> AIM OF THE TASK:
Each entry in the listing below should be restated word for word.
━━━━━━━━━━━━━━━━━━━━
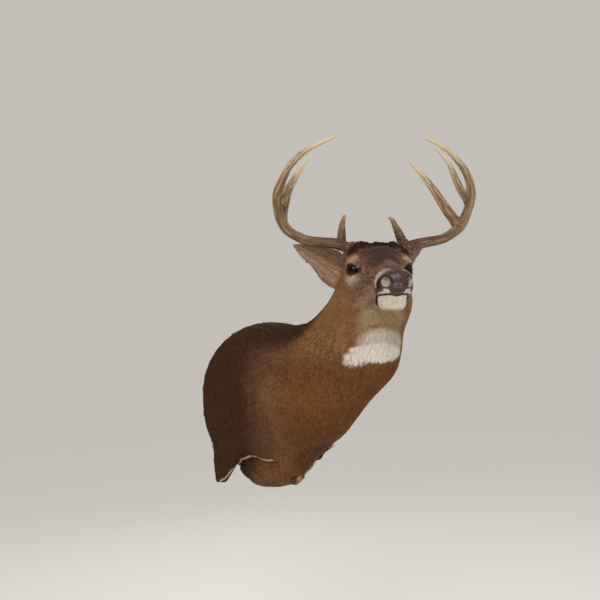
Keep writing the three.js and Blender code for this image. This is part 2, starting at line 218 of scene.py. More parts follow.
# The head's own axes: to the deer's left, to the nose and up
head_turn, head_drop, head_lean = radians(24.5), radians(2.7), radians(2.2)
head_axes = np.array(Matrix.Rotation(-head_turn, 3, "Z") @ Matrix.Rotation(head_drop, 3, "X")
                     @ Matrix.Rotation(head_lean, 3, "Y") @ Matrix.Diagonal((1, -1, 1)))
_, noseward, upward = head_axes.T


def in_head(points):
    """Places in the head's own frame, in millimetres from midway between the eyes."""
    return (np.asarray(points) - head_middle) @ head_axes / mm


def from_head(spot):
    return head_middle + head_axes @ np.asarray(spot) * mm


def step(value, low, high):
    """0 below low and 1 above high, with a soft step between; low may be the greater."""
    t = np.clip((value - low) / (high - low), 0, 1)
    return t * t * (3 - 2 * t)


def hump(value, middle, width):
    """1 at the middle, and less to each side of it."""
    return np.exp(-((value - middle) / width) ** 2)


def blob(points, middle, size):
    """How far each point lies from a middle, where 1 is on the ellipsoid of that size."""
    return np.linalg.norm((points - np.array(middle)) / np.array(size), axis=1)


def unit(vectors):
    return vectors / np.maximum(np.linalg.norm(vectors, axis=-1, keepdims=True), 1e-9)


def read(collection, name, width, kind=np.float32):
    values = np.empty(len(collection) * width, kind)
    collection.foreach_get(name, values)
    return values.reshape(-1, width) if width > 1 else values


def new_object(name, data):
    made = bpy.data.objects.new(name, data)
    bpy.context.scene.collection.objects.link(made)
    return made


def mesh_from(net, name):
    """A new mesh from a bmesh, which is then let go."""
    made = bpy.data.meshes.new(name)
    net.to_mesh(made)
    net.free()
    return made


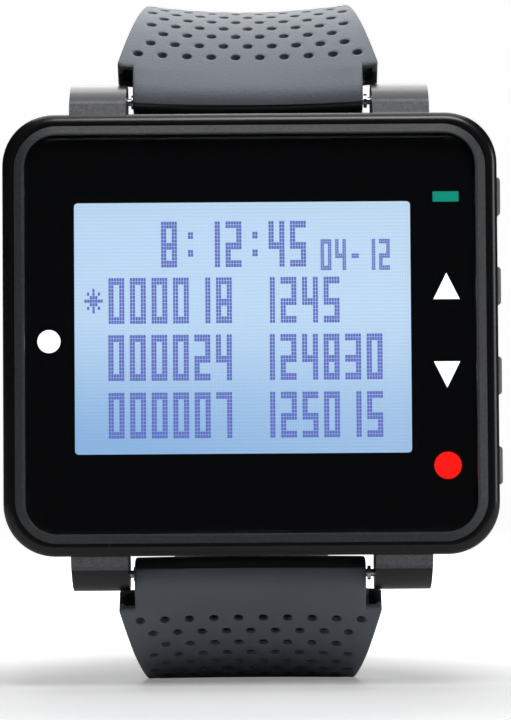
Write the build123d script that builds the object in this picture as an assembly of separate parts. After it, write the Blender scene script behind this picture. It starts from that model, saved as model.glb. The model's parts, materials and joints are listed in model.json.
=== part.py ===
"""Wrist-watch pager: a rectangular display head on an open, unbuckled rubber strap.

Design frame, in millimetres: X to the wearer's button side, Y from the glass towards the wrist,
Z towards the upper strap, with zero at the centre of the front edge of the bezel. Every piece is
then moved so that the origin is under the middle of the whole object, on the surface it stands on.
"""
import os
from math import atan2, cos, degrees, hypot, radians, sin

from build123d import *

os.makedirs("parts", exist_ok=True)

# ---- driving dimensions of the case ----
CASE_W, CASE_H, CASE_R = 51.5, 46.0, 5.4        # widest outline of the case
RIM_W, RIM_H, RIM_R = 48.9, 43.3, 4.5           # outer edge of the sloping bezel rim
RIM_RISE = 0.8                                  # the rim stands this far in front of the case
RIM_EDGE, RIM_SLOPE = 0.5, 58.0                 # depth of its outer edge, and its face's slope
LENS_W, LENS_H, LENS_R = 46.6, 41.2, 3.3
LENS_FRONT, LENS_BACK = 0.12, 1.3
SPLIT_Y = 9.0                                   # joint between front housing and rear cover
BACK_Y = 13.0
WALL = 2.05
FRONT_WALL_BACK = 2.5
FLOOR_IN = 11.6                                 # inner face of the rear cover
GAP = 0.1                                       # assembly clearance

# ---- display ----
VIEW_X, VIEW_Z = -0.8, 0.6                      # centre of the display
VIEW_W, VIEW_H = 34.9, 26.1                     # lit area
SYMBOL_X = 20.35
LED_Z, UP_Z, DOWN_Z, STOP_Z = 14.1, 4.8, -4.4, -13.8
DOT_X, DOT_Z, DOT_R = -20.9, -0.7, 1.2
PRINT = 0.06                                    # thickness of the printed marks

# ---- side buttons ----
BUTTON_Z = [0.28 + 9.4 * (1.5 - i) for i in range(4)]
BUTTON_Y = 5.7
BUTTON_TALL, BUTTON_DEEP = 4.0, 3.0
BUTTON_PROUD = 0.55

# ---- strap joints ----
BAR_Y, BAR_Z = 8.0, 25.0                        # spring bar axis
LUG_IN, LUG_OUT = 12.85, 18.75                  # inner and outer faces of a lug, from the middle
BARREL_R = 1.75
TONGUE = 12.0                                   # half-width of the strap between the lugs
BAR_R, BAR_BORE_R = 0.75, 0.83
TIP_R, LUG_HOLE_R = 0.4, 0.47

# ---- strap ----
THICK = 3.2
NEAR_Y, NEAR_Z, NEAR_R = 29.3, 7.4, 28.4        # middle and centreline radius of the bend by the lugs
SHOULDER_S = 2.42                               # from the spring bar to the shoulder, along the strap
UPPER_FAR_R = 40.0                              # centreline radius of the upper strap's far bend
FLAT_EASE, FLAT_EASE_R = 14.0, 10.0             # degrees and radius that bring the lower strap flat
FLAT_END_Y = 66.0
TAIL_R, TAIL_TIP = 32.0, 8.0
HALF_SHOULDER, HALF_TOP, HALF_END = 13.75, 11.0, 10.0     # half-widths: shoulder, top of the loop, end
TAPER_A = 16.0                                  # the upper strap tapers on for this many degrees

BEND_START = degrees(atan2(BAR_Z - NEAR_Z, BAR_Y - NEAR_Y))      # of the spring bar about the bend
SHOULDER_A = BEND_START - degrees(SHOULDER_S / hypot(BAR_Z - NEAR_Z, BAR_Y - NEAR_Y))
UPPER_FAR_Z = NEAR_Z + NEAR_R - UPPER_FAR_R
BUCKLE_Y, BUCKLE_Z = NEAR_Y + UPPER_FAR_R, UPPER_FAR_Z
EASE_Y = NEAR_Y - (NEAR_R - FLAT_EASE_R) * sin(radians(FLAT_EASE))
EASE_Z = -NEAR_Z - (NEAR_R - FLAT_EASE_R) * cos(radians(FLAT_EASE))
FLAT_Z = EASE_Z - FLAT_EASE_R                   # centreline of the flat stretch
TAIL_Z = FLAT_Z + TAIL_R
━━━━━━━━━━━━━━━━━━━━
> OUTPUT FOR THIS TASK:
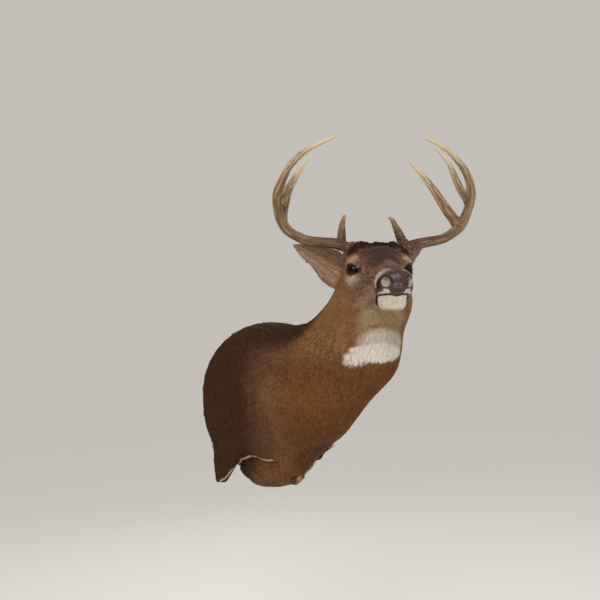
Keep writing the three.js and Blender code for this image. This is part 2, starting at line 218 of scene.py. More parts follow.
# The head's own axes: to the deer's left, to the nose and up
head_turn, head_drop, head_lean = radians(24.5), radians(2.7), radians(2.2)
head_axes = np.array(Matrix.Rotation(-head_turn, 3, "Z") @ Matrix.Rotation(head_drop, 3, "X")
                     @ Matrix.Rotation(head_lean, 3, "Y") @ Matrix.Diagonal((1, -1, 1)))
_, noseward, upward = head_axes.T


def in_head(points):
    """Places in the head's own frame, in millimetres from midway between the eyes."""
    return (np.asarray(points) - head_middle) @ head_axes / mm


def from_head(spot):
    return head_middle + head_axes @ np.asarray(spot) * mm


def step(value, low, high):
    """0 below low and 1 above high, with a soft step between; low may be the greater."""
    t = np.clip((value - low) / (high - low), 0, 1)
    return t * t * (3 - 2 * t)


def hump(value, middle, width):
    """1 at the middle, and less to each side of it."""
    return np.exp(-((value - middle) / width) ** 2)


def blob(points, middle, size):
    """How far each point lies from a middle, where 1 is on the ellipsoid of that size."""
    return np.linalg.norm((points - np.array(middle)) / np.array(size), axis=1)


def unit(vectors):
    return vectors / np.maximum(np.linalg.norm(vectors, axis=-1, keepdims=True), 1e-9)


def read(collection, name, width, kind=np.float32):
    values = np.empty(len(collection) * width, kind)
    collection.foreach_get(name, values)
    return values.reshape(-1, width) if width > 1 else values


def new_object(name, data):
    made = bpy.data.objects.new(name, data)
    bpy.context.scene.collection.objects.link(made)
    return made


def mesh_from(net, name):
    """A new mesh from a bmesh, which is then let go."""
    made = bpy.data.meshes.new(name)
    net.to_mesh(made)
    net.free()
    return made


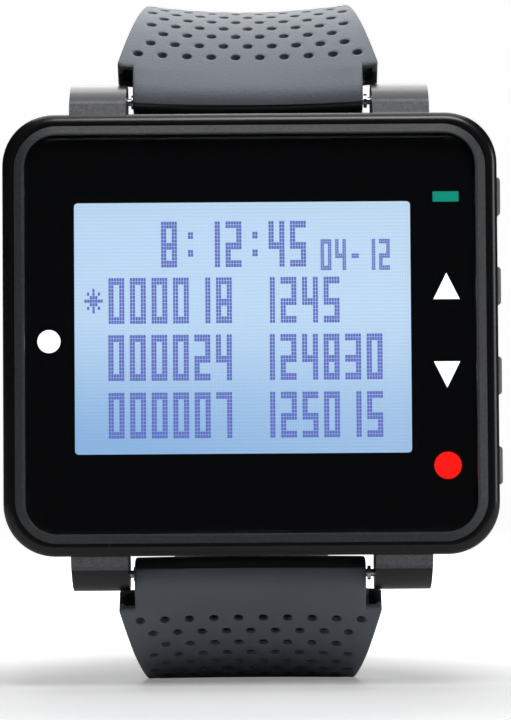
Write the build123d script that builds the object in this picture as an assembly of separate parts. After it, write the Blender scene script behind this picture. It starts from that model, saved as model.glb. The model's parts, materials and joints are listed in model.json.
=== part.py ===
"""Wrist-watch pager: a rectangular display head on an open, unbuckled rubber strap.

Design frame, in millimetres: X to the wearer's button side, Y from the glass towards the wrist,
Z towards the upper strap, with zero at the centre of the front edge of the bezel. Every piece is
then moved so that the origin is under the middle of the whole object, on the surface it stands on.
"""
import os
from math import atan2, cos, degrees, hypot, radians, sin

from build123d import *

os.makedirs("parts", exist_ok=True)

# ---- driving dimensions of the case ----
CASE_W, CASE_H, CASE_R = 51.5, 46.0, 5.4        # widest outline of the case
RIM_W, RIM_H, RIM_R = 48.9, 43.3, 4.5           # outer edge of the sloping bezel rim
RIM_RISE = 0.8                                  # the rim stands this far in front of the case
RIM_EDGE, RIM_SLOPE = 0.5, 58.0                 # depth of its outer edge, and its face's slope
LENS_W, LENS_H, LENS_R = 46.6, 41.2, 3.3
LENS_FRONT, LENS_BACK = 0.12, 1.3
SPLIT_Y = 9.0                                   # joint between front housing and rear cover
BACK_Y = 13.0
WALL = 2.05
FRONT_WALL_BACK = 2.5
FLOOR_IN = 11.6                                 # inner face of the rear cover
GAP = 0.1                                       # assembly clearance

# ---- display ----
VIEW_X, VIEW_Z = -0.8, 0.6                      # centre of the display
VIEW_W, VIEW_H = 34.9, 26.1                     # lit area
SYMBOL_X = 20.35
LED_Z, UP_Z, DOWN_Z, STOP_Z = 14.1, 4.8, -4.4, -13.8
DOT_X, DOT_Z, DOT_R = -20.9, -0.7, 1.2
PRINT = 0.06                                    # thickness of the printed marks

# ---- side buttons ----
BUTTON_Z = [0.28 + 9.4 * (1.5 - i) for i in range(4)]
BUTTON_Y = 5.7
BUTTON_TALL, BUTTON_DEEP = 4.0, 3.0
BUTTON_PROUD = 0.55

# ---- strap joints ----
BAR_Y, BAR_Z = 8.0, 25.0                        # spring bar axis
LUG_IN, LUG_OUT = 12.85, 18.75                  # inner and outer faces of a lug, from the middle
BARREL_R = 1.75
TONGUE = 12.0                                   # half-width of the strap between the lugs
BAR_R, BAR_BORE_R = 0.75, 0.83
TIP_R, LUG_HOLE_R = 0.4, 0.47

# ---- strap ----
THICK = 3.2
NEAR_Y, NEAR_Z, NEAR_R = 29.3, 7.4, 28.4        # middle and centreline radius of the bend by the lugs
SHOULDER_S = 2.42                               # from the spring bar to the shoulder, along the strap
UPPER_FAR_R = 40.0                              # centreline radius of the upper strap's far bend
FLAT_EASE, FLAT_EASE_R = 14.0, 10.0             # degrees and radius that bring the lower strap flat
FLAT_END_Y = 66.0
TAIL_R, TAIL_TIP = 32.0, 8.0
HALF_SHOULDER, HALF_TOP, HALF_END = 13.75, 11.0, 10.0     # half-widths: shoulder, top of the loop, end
TAPER_A = 16.0                                  # the upper strap tapers on for this many degrees

BEND_START = degrees(atan2(BAR_Z - NEAR_Z, BAR_Y - NEAR_Y))      # of the spring bar about the bend
SHOULDER_A = BEND_START - degrees(SHOULDER_S / hypot(BAR_Z - NEAR_Z, BAR_Y - NEAR_Y))
UPPER_FAR_Z = NEAR_Z + NEAR_R - UPPER_FAR_R
BUCKLE_Y, BUCKLE_Z = NEAR_Y + UPPER_FAR_R, UPPER_FAR_Z
EASE_Y = NEAR_Y - (NEAR_R - FLAT_EASE_R) * sin(radians(FLAT_EASE))
EASE_Z = -NEAR_Z - (NEAR_R - FLAT_EASE_R) * cos(radians(FLAT_EASE))
FLAT_Z = EASE_Z - FLAT_EASE_R                   # centreline of the flat stretch
TAIL_Z = FLAT_Z + TAIL_R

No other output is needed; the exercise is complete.